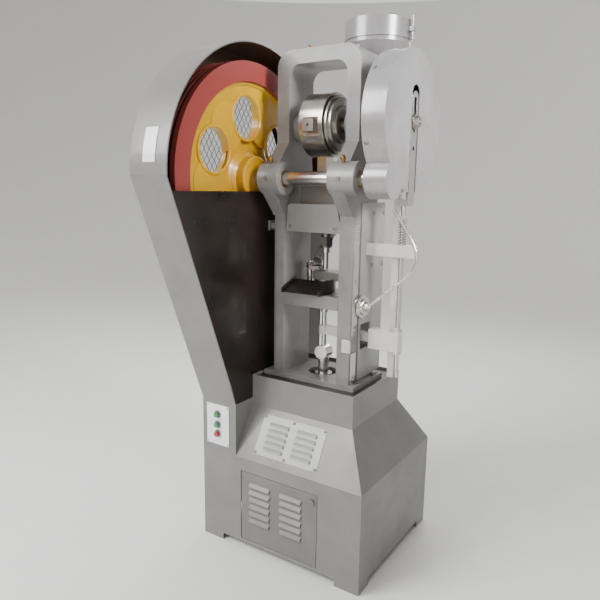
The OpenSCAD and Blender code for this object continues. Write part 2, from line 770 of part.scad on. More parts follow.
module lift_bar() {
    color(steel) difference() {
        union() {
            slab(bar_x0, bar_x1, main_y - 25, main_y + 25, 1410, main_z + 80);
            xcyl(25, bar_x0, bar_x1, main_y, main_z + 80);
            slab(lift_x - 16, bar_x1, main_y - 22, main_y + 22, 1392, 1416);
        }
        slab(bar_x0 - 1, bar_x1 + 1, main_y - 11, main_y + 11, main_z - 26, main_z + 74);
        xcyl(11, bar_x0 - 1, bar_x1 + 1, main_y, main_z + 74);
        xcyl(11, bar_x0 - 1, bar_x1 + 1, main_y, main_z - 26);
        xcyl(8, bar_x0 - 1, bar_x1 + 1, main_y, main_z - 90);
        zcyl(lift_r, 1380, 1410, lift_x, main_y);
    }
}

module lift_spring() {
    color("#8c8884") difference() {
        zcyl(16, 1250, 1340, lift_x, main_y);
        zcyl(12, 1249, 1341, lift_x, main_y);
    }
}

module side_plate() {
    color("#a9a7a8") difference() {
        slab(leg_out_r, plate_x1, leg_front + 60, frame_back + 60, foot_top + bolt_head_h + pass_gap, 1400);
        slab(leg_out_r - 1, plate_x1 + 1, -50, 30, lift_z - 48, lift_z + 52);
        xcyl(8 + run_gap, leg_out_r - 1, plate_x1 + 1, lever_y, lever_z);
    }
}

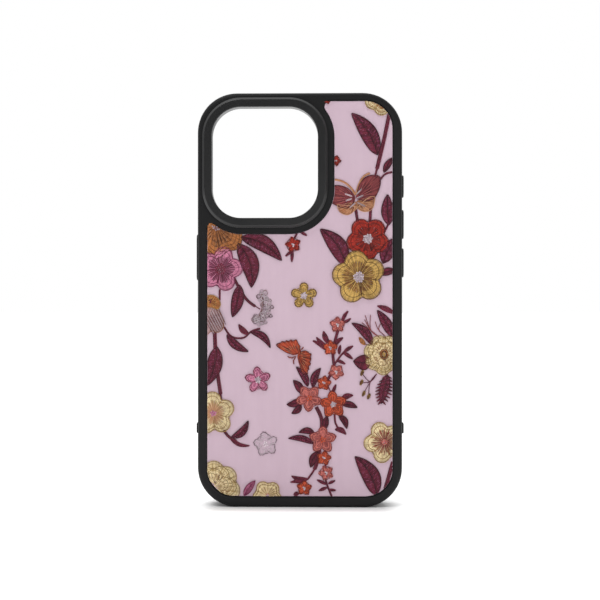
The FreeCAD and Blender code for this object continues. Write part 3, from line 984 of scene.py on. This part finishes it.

********

**WRITTEN INSTRUCTION:** Filter the listing above for the string "this" and copy every matching line.

**FULL OUTPUT:**
The OpenSCAD and Blender code for this object continues. Write part 2, from line 770 of part.scad on. More parts follow.
The FreeCAD and Blender code for this object continues. Write part 3, from line 984 of scene.py on. This part finishes it.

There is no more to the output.